ERROR: MethodError: Cannot `convert` an object of type String to an object of type Int64

julia> df[!, :col1] .= "a"
3-element Array{String,1}:
 "a"
 "a"
 "a"

julia> df
3×2 DataFrame
 Row │ col1    col2
     │ String  Char
─────┼──────────────
   1 │ a       a
   2 │ a       b
   3 │ a       c

Another practical limitation is that broadcasting assignment like df.col .= v is not allowed when :col is not present in a data frame (there is a chance that in the future it will be allowed, see here).

Conclusions

As you can see there are cases when ! row selector is needed to cover all potential use-cases.

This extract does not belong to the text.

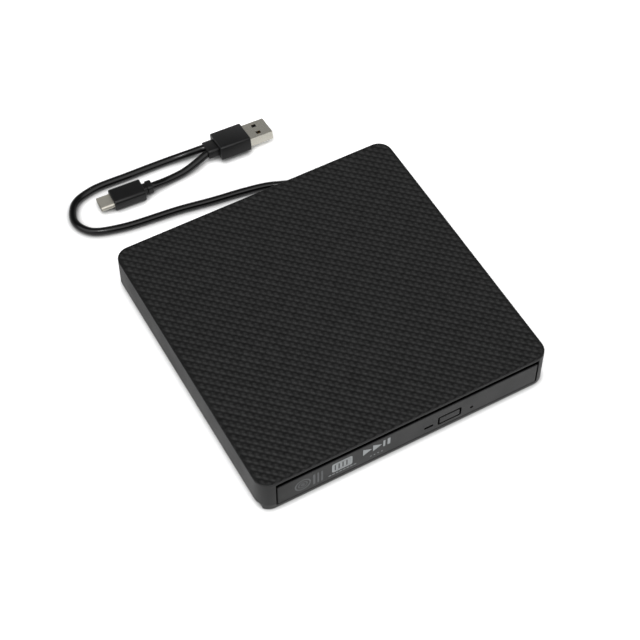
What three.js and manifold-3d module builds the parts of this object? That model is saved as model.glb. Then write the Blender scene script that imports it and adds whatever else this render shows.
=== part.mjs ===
// External slim optical drive with its USB cable, as an assembly of separate pieces.
// Millimetres. +X is right seen from the front, +Y is towards the rear, +Z is up.
// The origin is on the floor under the middle of the whole object's box, cable included.

import * as THREE from 'three';
import { mergeVertices } from 'three/addons/utils/BufferGeometryUtils.js';
import Module from 'manifold-3d';

const wasm = await Module();
wasm.setup();

// ---------------------------------------------------------------- driving dimensions

const GAP = 0.3; // running clearance between pieces that move past each other
const FIT = 0.1; // assembly clearance between pieces that stand still

// place of the enclosure's middle, which is the origin of every piece's own dimensions
const ENCLOSURE_CENTRE = [2.7, -27.6];

// enclosure
const WIDTH = 143.2;
const DEPTH = 144;
const FOOT_HEIGHT = 0.7;
const SHELL_HEIGHT = 18.4;
const CORNER_RADIUS = 6.8;
const EDGE_FILLET = 0.4;
const WALL = 1.5;
const TOP_THICKNESS = 1.1;
const FLOOR_THICKNESS = 1.4;
const SIDE_SEAM = 3.1; // height of the seam between the covers, above the bottom cover
const SIDE_STEP = 1.7; // how far the bottom cover's sides and rear stand in from the top cover's
const OPENING_X = [-64.5, 66.1];
const BOSS_X = 67.2;
const BOSS_Y = 60;
const BOSS_RADIUS = 2.3;
const SCREW_RADIUS = 0.8;
const SCREW_HEAD_RADIUS = 1.8;
const FOOT_RADIUS = 5;
const FOOT_X = 56;
const FOOT_Y = 57;
const FOOT_SINK = 0.4; // depth of the pocket that a foot is glued into

// bridge board in the rear of the enclosure
const BOARD_X = [-28, 62];
const BOARD_FRONT = 56;
const BOARD_BOTTOM = 4.2;
const BOARD_TOP = 5.2;
const BOARD_POSTS_X = [-22, 56];
const BOARD_POST_Y = 66;
const SOCKET_X = [20, 52];
const SOCKET_Y = [59.4, 65.4];
const SOCKET_TOP = 10;

// slim drive, a standard 12.7 mm high, 128 mm wide unit
const SHEET = 0.6;
const DRIVE_HALF = 64;
const DRIVE_FRONT = -69.5;
const DRIVE_REAR = 54;
const DRIVE_BOTTOM = 3.2;
const DRIVE_HEIGHT = 12.7;
const DRIVE_SPLIT = 9.2; // where the base pan's walls meet the shield's
const PAD_X = 55;
const PAD_Y = 44;
const PAD_RADIUS = 4;

// eject spring on its rod, at the rear left of the drive
const EJECTOR_X = -52;
const EJECTOR_Z = 8;
const EJECTOR_BRACKET_Y = 50;
const PUSHER_FRONT = 29.6;
const PUSHER_THICKNESS = 1.6;
const SPRING_TURNS = 8;
const SPRING_RADIUS = 1.6;
const SPRING_WIRE_RADIUS = 0.22;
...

However, most common operations are done on a single column and in this case:

  • for getting a column or assigning to a column instead of df[!, :col] and df[!, :col] = v it is usually better to just write df.col and df.col = v respectively as it is the same and simpler to type and read;
  • currently the case where ! is really needed is broacasting assignment context where df[!, :col] .= v is the only relatively nice way to freshly allocate a column with v broadcasted into it (but when I look at the codes of DataFrames.jl users this pattern is used much less frequently than we expected when we designed the ecosystem).

Also it is useful to keep the following mental model of possible operations on columns of a data frame (again simplifying a bit by leaving out the corner cases):

  • when you get a column from a data frame you either can: 1) get it with copying, which is achieved with :, or 2) get it as-is (no copying, this operation is achieved with !);
  • when you set a column of a data frame you can either do: 1) an in-place update (which is done with :), or 2) replace a column without copying the right hand side (which is done with ! and = assignment), or 3) replace a column with copying the right hand side (which is done with ! and .= assignment).

I hope this post was helpful. If you are interested in a definitive specification of all the indexing rules in DataFrames.jl you can find them here.